Microstructure and High-Temperature Fracture Mechanism of Continuously Cast and Directly Rolled 2017 Al-Cu Alloy

Using lightweight materials is essential for addressing the energy crisis and mitigating environmental pollution. This study investigates the fabrication of 2017 aluminum alloy wire rod coils using continuously cast and directly rolled (CCDR) technology. CCDR is an efficient process that streamlines production, shortens cycle times, reduces costs, and minimizes energy consumption. This research aimed to improve the mechanical properties of CCDR-manufactured 2017 aluminum alloy under elevated temperatures and repetitive heating-cooling cycles. Experiments were conducted to evaluate the effects of various heat treatment parameters on the alloy's microstructure, mechanical strength, and crack growth, both in its raw state and after cold rolling. The findings revealed that a solution treatment at 570 degrees C followed by aging enhanced the alloy's strength and induced dynamic strain aging (DSA).
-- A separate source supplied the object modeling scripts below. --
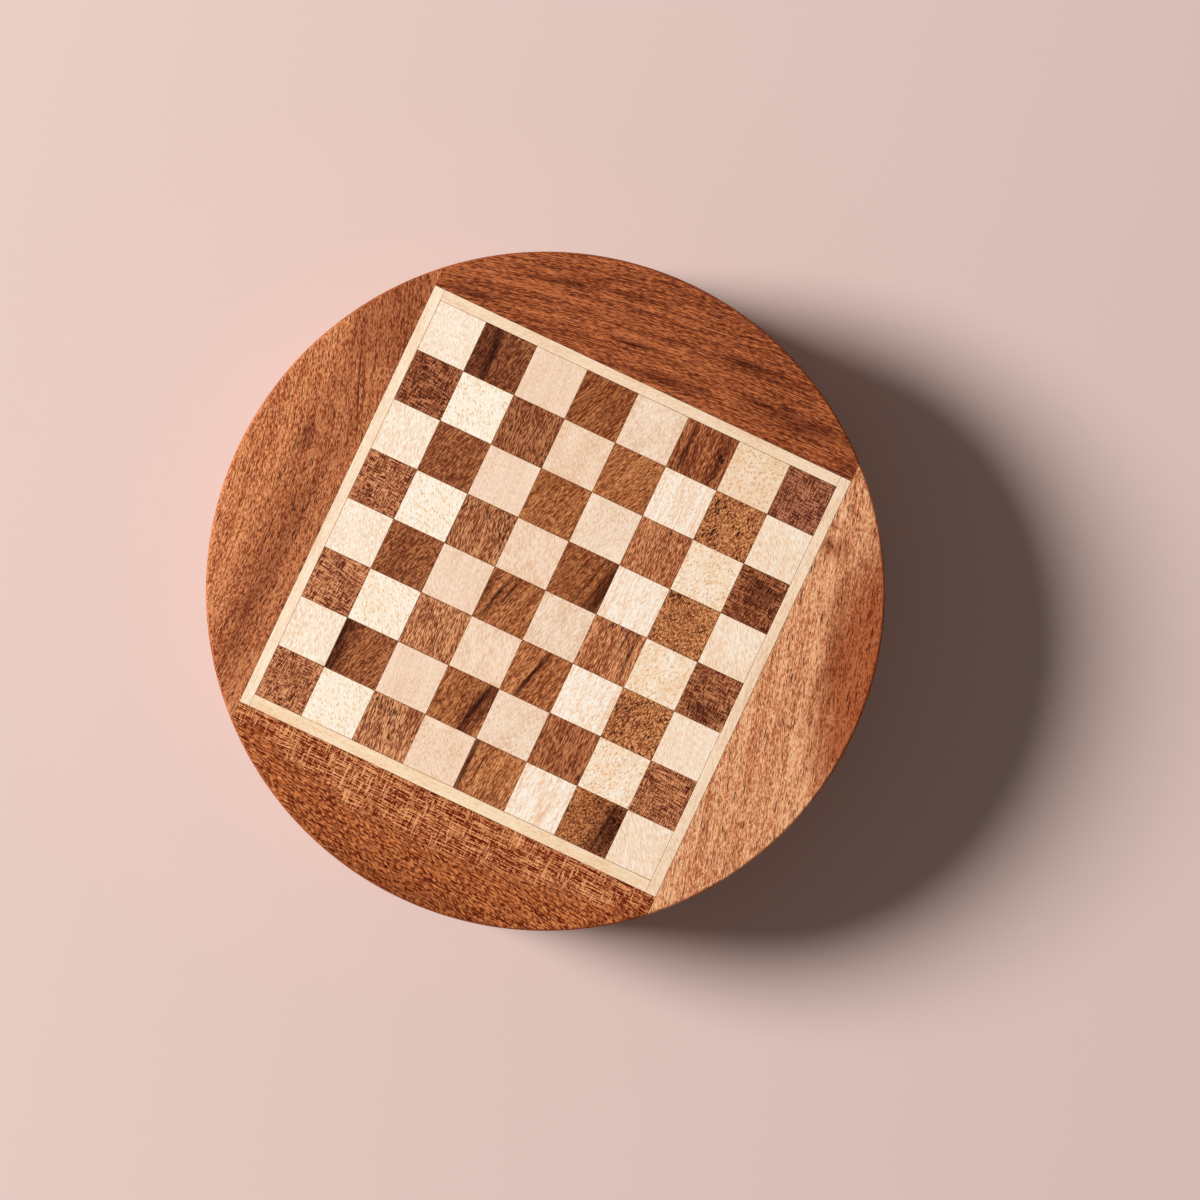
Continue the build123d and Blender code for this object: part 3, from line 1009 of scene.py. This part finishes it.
def softenFelt(low, high):
    # Rounds the edges, nets the faces and lets the nap rise and fall a little
    plan = feltPlan
    level = modelPlan["onTop"]
    setMode("EDIT")
    selectParts("edges", lambda e: abs(e.verts[0].co.z - e.verts[1].co.z) < level)
    bpy.ops.mesh.bevel(offset=plan["edge"], segments=plan["edgeSteps"], clamp_overlap=True)
    for axis in (0, 1):
        span = high[axis] - low[axis]
        lines = int(span / plan["cell"])
        for line in range(1, lines):
            point, normal = [0, 0, 0], [0, 0, 0]
            point[axis] = low[axis] + span * line / lines
            normal[axis] = 1
            bpy.ops.mesh.select_all(action="SELECT")
            bpy.ops.mesh.bisect(plane_co=point, plane_no=normal)
    mesh = bmesh.from_edit_mesh(bpy.context.object.data)
    for vertex in mesh.verts:
        vertex.select_set(abs(vertex.co.z - high.z) < level)
    mesh.select_flush(True)
    bmesh.update_edit_mesh(bpy.context.object.data)
    bpy.ops.transform.vertex_random(
        offset=plan["unevenness"], uniform=0, normal=1, seed=plan["seed"]
    )
    setMode("OBJECT")


def addFelts():
    felt = feltMaterial()
    low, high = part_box("foot_felt")
    copyNode("foot_felt")
    softenFelt(low, high)
    foot = finishPiece("drum_foot_felt", felt, "base", "foot_felt", "foot_felt")
    low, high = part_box("well_felts")
    for side, direction in (("light", 1), ("dark", -1)):
        copyNode("well_felts")
        setMode("EDIT")
        selectParts("faces", lambda face: face.calc_center_median().x * direction < 0)
        bpy.ops.mesh.delete(type="FACE")
        setMode("OBJECT")
        softenFelt(low, high)
        piece = finishPiece(f"{side}_well_felt", felt, "base", "well_felt", "well_felts")


addFelts()
print("felts laid")


# Drum and lid core: turned wood, whose ends show the rings; checkers turned from dowels

turnedLook = {
    "gloss": 0.13, "wave": (24, 2, 2), "satin": 0.42,
    "figure": [(0.27, 2.2, 90, 3.8), (0.55, 14, 90, 2), (2.2, 40, 90, 1), (9, 80, 90, 0.8)],
}

turnedWoods = {
    "base_drum": {
        "tones": ((198, 128, 84), (150, 86, 52), (78, 40, 24)), "seed": 41,
        "rings": (25, -70, 2.6, 5, 1.8), **turnedLook,
        "pores": [(0.34, 3.2, 90, 0.36, (56, 32, 24), 0.8, 9, 0.4)],
    },
    "lid_core": {
        "tones": ((206, 134, 88), (158, 92, 56), (84, 42, 24)), "seed": 43,
        "rings": (-30, 110, 2.2, 5, 1.8), **turnedLook,
        "pores": [(0.34, 3, 90, 0.36, (58, 34, 24), 0.8, 9, 0.4)],
    },
}

checkersPlan = {"count": 12, "turn": (90, 0, 0)}

checkerLook = {"gloss": 0.13, "wave": (9, 0.8, 0.8)}

checkerWoods = {
    "light": {
        "tones": ((246, 220, 176), (228, 192, 142), (186, 138, 88)), "seed": 51,
        "figure": [(0.4, 4, 0, 1.2), (1.1, 14, 0, 1.1), (9, 30, 0, 1.3)],
        "pores": [(0.16, 1.4, 0, 0.34, (150, 104, 62), 0.6, 4, 0.3)], "satin": 0.38, **checkerLook,
    },
    "dark": {
        "tones": ((150, 86, 56), (104, 54, 34), (48, 24, 18)), "seed": 52,
        "figure": [(0.4, 4, 0, 1.2), (1.1, 14, 0, 1.2), (9, 30, 0, 1.3)],
        "pores": [(0.2, 1.6, 0, 0.4, (30, 16, 12), 0.8, 4, 0.3)], "satin": 0.36, **checkerLook,
    },
}


def paintNode(name, material):
    node = cadNodes[name]
    node.data.materials.clear()
    node.data.materials.append(material)


def paintTurnedWood():
    for name, wood in turnedWoods.items():
        paintNode(name, woodMaterial(name.replace("_", " ") + " wood", wood))
    for colour, wood in checkerWoods.items():
        # The dowel's grain stands upright, so a checker's face is end grain
        material = woodMaterial(f"{colour} checker wood", wood, turn=checkersPlan["turn"])
        for number in range(checkersPlan["count"]):
            paintNode(f"{colour}_checker_{number + 1:02d}", material)


paintTurnedWood()
print("turned wood painted")


# Metal: rolled sheet, plated screw and magnets, stamped brass
# shine and dull are its two colours; line is the across, along and turn of its fine lines

metals = {
    "sheet_steel": {
        "shine": (176, 177, 178), "dull": (128, 128, 128), "rough": 0.38, "line": (0.3, 18, 90),
        "nodes": ["steel_sheet"],
    },
    "screw_steel": {
        "shine": (188, 188, 186), "dull": (140, 140, 136), "rough": 0.3, "line": (0.15, 3, 0),
        "nodes": ["pivot_screw"],
    },
    "washer_brass": {
        "shine": (214, 176, 104), "dull": (150, 112, 58), "rough": 0.3, "line": (0.2, 3, 20),
        "nodes": ["pivot_washers"],
    },
    "magnet_nickel": {
        "shine": (200, 198, 192), "dull": (150, 146, 138), "rough": 0.22, "line": (0.2, 2, 0),
        "nodes": [n for n in cadNodes if "_magnet_" in n],
    },
}

metalPlan = {
    "lineStrength": 1.4, "lineSwing": 0.25,
    "stainScale": 0.5, "stainEdge": (0.45, 0.75), "stainRoughness": 0.2,
    "bump": {"Strength": 0.3, "Distance": 0.00003},
}


def metalMaterial(name, metal):
    plan = metalPlan
    material, tree, shader = newMaterial(name.replace("_", " "))
    place = millimetres(tree)
    feeds = {"Place": place, "Strength": plan["lineStrength"]}
    feeds.update(zip(grainNumbers, metal["line"]))
    lines = useGroup(tree, grainFigure, feeds)["Tone"]
    stains = noise(tree, place, 3, plan["stainScale"])
    stains = easeBetween(tree, stains, *plan["stainEdge"])
    rough = calc("MULTIPLY_ADD", tree, lines, plan["lineSwing"], metal["rough"])
    rough = calc("MULTIPLY_ADD", tree, stains, plan["stainRoughness"], rough, clamp=True)
    feed(tree, shader, {
        "Base Color": mixColours(tree, stains, linear(metal["shine"]), linear(metal["dull"])),
        "Roughness": rough,
        "Normal": addNode(tree, "Bump", {"Height": lines, **plan["bump"]}).outputs[0],
        "Metallic": 1,
    })
    return material


def paintMetals():
    for name, metal in metals.items():
        material = metalMaterial(name, metal)
        for node in metal["nodes"]:
            paintNode(node, material)


paintMetals()
print("metal painted")


# Floor and light: a plain floor, a soft low lamp from the left and pale walls all round

stagePlan = {
    "floorRadius": 6.0,
    "floorSides": 96,
    "floorColour": (226, 201, 193),
    "floorCoat": {"Roughness": 0.9, "Specular IOR Level": 0.02},
    "lampWay": (-0.982, -0.189),
    "lampHeight": 32.5,
    "lampDistance": 3.4,
    "lampSize": 1.3,
    "lampLevel": 0.86,
    "wallColour": (250, 238, 230),
    "lighting": {"low": 0.15, "high": 0.6, "lowest": 0.45, "highest": 0.10},
    "seen": {"low": 0.15, "high": 0.8, "lowest": 0.8, "highest": 0.22},
}


def addFloor():
    plan = stagePlan
    bpy.ops.mesh.primitive_circle_add(
        vertices=plan["floorSides"], radius=plan["floorRadius"], fill_type="NGON"
    )
    floor = bpy.context.object
    floor.name = "floor"
    material, tree, shader = newMaterial("pale floor")
    feed(tree, shader, {"Base Color": linear(plan["floorColour"]), **plan["floorCoat"]})
    floor.data.materials.append(material)


def addLamp():
    plan = stagePlan
    height = math.radians(plan["lampHeight"])
    away = Vector((*plan["lampWay"], 0)).normalized() * math.cos(height)
    way = Vector((away.x, away.y, math.sin(height)))
    middle = Vector((0, 0, boardHigh.z))
    bpy.ops.object.light_add(type="AREA", location=middle + way * plan["lampDistance"])
    lamp = bpy.context.object
    lamp.name = "lamp"
    lamp.rotation_euler = way.to_track_quat("Z", "Y").to_euler()
    lamp.data.shape = "DISK"
    lamp.data.size = plan["lampSize"]
    # Light that makes a level surface at the board as bright as lampLevel times its colour
    perSquareMetre = math.pi * plan["lampLevel"] / math.sin(height)
    lamp.data.energy = perSquareMetre * math.pi * plan["lampDistance"] ** 2


def addWalls():
    # The world is brighter near the horizon, as pale walls are
    plan = stagePlan
    world = bpy.data.worlds.new("pale room")
    bpy.context.scene.world = world
    world.use_nodes = True
    tree = world.node_tree
    tree.nodes.clear()
    way = addNode(tree, "TexCoord").outputs["Generated"]
    up = split(tree, way)[2]
    seen = addNode(tree, "LightPath").outputs
    direct = calc("MAXIMUM", tree, seen["Is Camera Ray"], seen["Is Glossy Ray"])
    direct = calc("MAXIMUM", tree, direct, seen["Is Transmission Ray"])
    lighting = easeBetween(tree, up, **plan["lighting"])
    shown = easeBetween(tree, up, **plan["seen"])
    level = addNode(tree, "Mix", {0: direct, 2: lighting, 3: shown}).outputs[0]
    feeds = {"Color": linear(plan["wallColour"]), "Strength": level}
    background = addNode(tree, "Background", feeds)
    tree.links.new(background.outputs[0], addNode(tree, "OutputWorld").inputs[0])


addFloor()
addLamp()
addWalls()
bpy.context.scene.view_settings.view_transform = "Standard"
print("stage set")
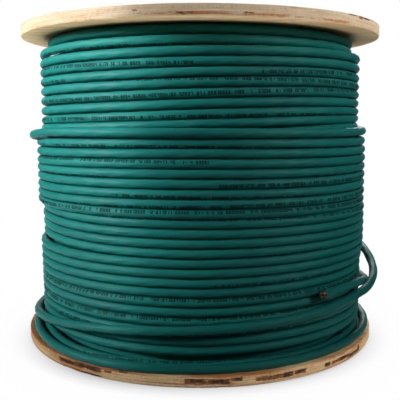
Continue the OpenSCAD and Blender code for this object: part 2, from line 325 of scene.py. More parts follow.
# The loose strand, clockwise from above: angle, distance out from a turn laid on
# the upper turns, height.
looseRoute = [
    (90, -0.0016, 0.1342), (80, 0.0002, 0.1340), (70, 0.0038, 0.1310), (58, 0.0076, 0.1235),
    (42, 0.0080, 0.1110), (28, 0.0088, 0.0995), (15, 0.0089, 0.0898), (4, 0.0089, 0.0822),
    (-4, 0.0110, 0.0770), (-10, 0.0134, 0.0712), (-16, 0.0148, 0.0666), (-22, 0.0150, 0.0620),
    (-28, 0.0126, 0.0572), (-35, 0.0088, 0.0546), (-46, 0.0066, 0.0522), (-68, 0.0062, 0.0483),
    (-90, 0.0060, 0.0453), (-112, 0.0054, 0.0415), (-132, 0.0047, 0.0360), (-147, 0.0047, 0.0314),
    (-162, 0.0046, 0.0270), (-175, 0.0043, 0.0235), (-190, 0.0040, 0.0220), (-206, 0.0040, 0.0212),
    (-226, 0.0042, 0.0168), (-250, 0.0054, 0.0135), (-290, 0.0058, 0.0135), (-340, 0.0066, 0.0135),
    (-366, 0.0070, 0.0135), (-390, 0.0066, 0.0135), (-412, 0.0058, 0.0135), (-430, 0.0060, 0.0135),
    (-450, 0.0077, 0.0135), (-474, 0.0110, 0.0135), (-492, 0.0108, 0.0135), (-511, 0.0066, 0.0135),
    (-530, 0.0043, 0.0135), (-551, 0.0044, 0.0135), (-567, 0.0100, 0.0136), (-582, 0.0142, 0.0200),
    (-597, 0.0142, 0.0275), (-614, 0.0110, 0.0335), (-636, 0.0068, 0.0385), (-670, 0.0068, 0.0440),
    (-702, 0.0068, 0.0485), (-722, 0.0066, 0.0516), (-734, 0.0068, 0.0560), (-745, 0.0060, 0.0616),
    (-754, 0.0062, 0.0644), (-766, 0.0068, 0.0656),
]
looseStep = 1.6             # most degrees from one ring to the next
openRings = 8
lowerPrintStart = 40.3      # where on the cable's length the lower turns' print begins


def lookUp(u, table):
    # a value at turn u, between the rows of a table of turns and values
    return float(np.interp(u, [row[0] for row in table], [row[1] for row in table]))


def onCircle(radius, degrees, height):
    angle = math.radians(degrees)
    return Vector((radius * math.cos(angle), radius * math.sin(angle), height))


def turnAngle(u):
    return 90 - 360 * u


def turnHeight(u):
    swing = winding["pitch"] / 4 * lookUp(u, dropSide) * math.sin(math.radians(360 * u))
    sag = lookUp(u, sideSag) * (1 + math.cos(math.radians(2 * turnAngle(u))))
    height = winding["topHeight"] - winding["pitch"] * u + swing - sag - lookUp(u, lastDrop)
    side = math.cos(math.radians(turnAngle(u)))
    height -= lookUp(u, evenSag) + lookUp(u, bulgeSag) + lookUp(u, leftSag) * max(0, -side)
    height += lookUp(u, rightLift) * (1 - (1 - max(0, side)) ** 2)
    height += lookUp(u, leftEdge if side < 0 else rightEdge) * side ** 4
    return max(winding["lowest"], height)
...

However, high-temperature solution treatment also resulted in grain coarsening and precipitation, negatively impacting the alloy's fatigue life. High-temperature tensile tests showed that the alloy retained its strength as the temperature increased, with tensile strength exceeding 200 MPa at 200 degrees C. During thermal fatigue testing, ductility gradually decreased after 500 heating-cooling cycles. The Al2Cu precipitates and the texture produced by the CCDR process contributed to the 2017 aluminum alloy's excellent mechanical properties at elevated temperatures and under repeated thermal cycling. This research is significant as it offers new insights into the microstructural evolution and fracture mechanisms of CCDR-manufactured 2017 aluminum alloy, thereby providing valuable knowledge for producing aerospace-grade aluminum alloys through innovative processing techniques.